Cher bien-aimé, je crois que nous partons ce matin si j’en juge, non pas d’après l’état du ciel qui est très nuageux, mais d’après le vent qui me paraît tout à fait tombé en ce moment et aussi d’après les sifflets des vapeurs qui font entendre leurs appels stridents réitérés pour avertir les voyageurs que l’heure est venue de partir. Pour moi je suis prête et je n’y ai pas grand mérite, dormant si peu et si mal. Mais je crains qu’il n’en soit pas de même pour toi, mon doux adoré, qui as tant besoin de repos et de sommeil maintenant. J’en suis effrayée pour toi au moment de reprendre la vie fatigantea et dévorante de Paris. Aussi plus que jamais je demande à Dieu de te protéger dans ta santé, dans ton bonheur, dans ton génie.
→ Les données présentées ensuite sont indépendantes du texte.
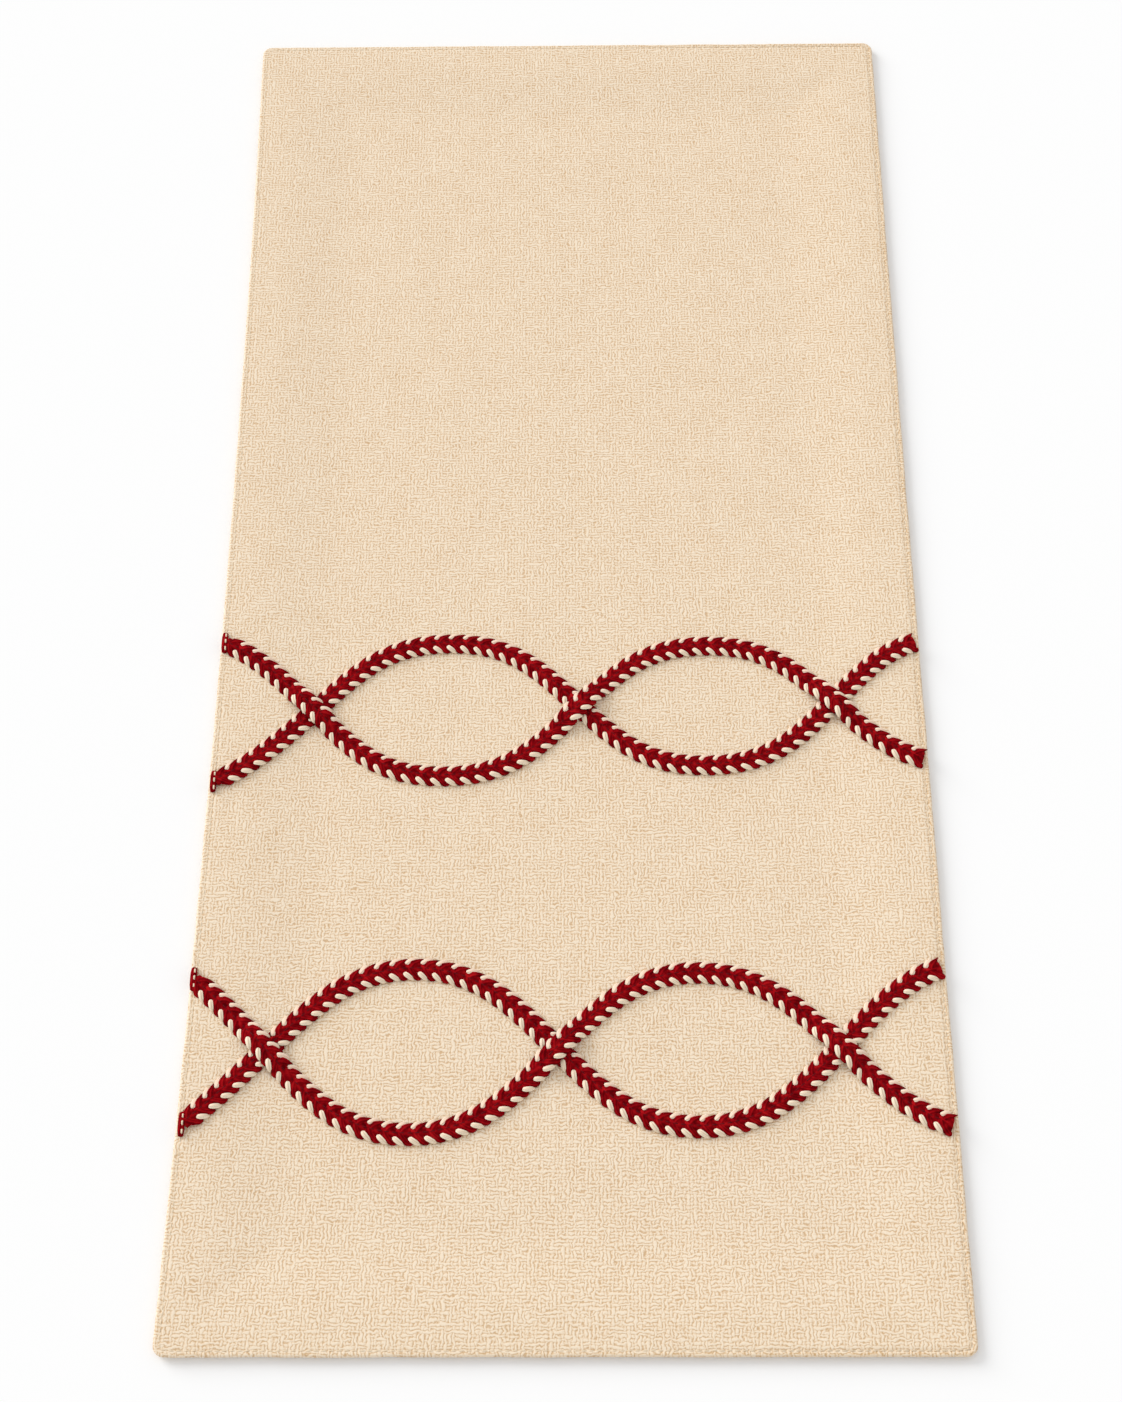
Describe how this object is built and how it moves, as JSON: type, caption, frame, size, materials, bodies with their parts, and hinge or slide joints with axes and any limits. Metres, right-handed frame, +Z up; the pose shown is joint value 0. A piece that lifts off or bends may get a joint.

Quant à moi, mon pauvre trop aimé, je suis tout à fait désarmée depuis trop longtemps hélas ! Je ne peux que te signaler les dangers de toutes sortes qui assaillent un homme comme toi au faîteb de toutes les gloires, de tous les honneurs et de toutes les séductions sans pouvoir l’empêcher d’y tomber si Dieu ne se met pas de mon côté.
Cher adoré, quoi qu’ilc arrive je te bénis, ç’a été le premier mot de mon premier baiser, que ce soit le dernier que ma bouche prononcera en mourant.
BnF, Mss, NAF, 16399, f. 179
Transcription de Chantal Brière
[Souchon, Massin]
a) « fatiguante ».
b) « au fait ».
c) « quoiqu’il ».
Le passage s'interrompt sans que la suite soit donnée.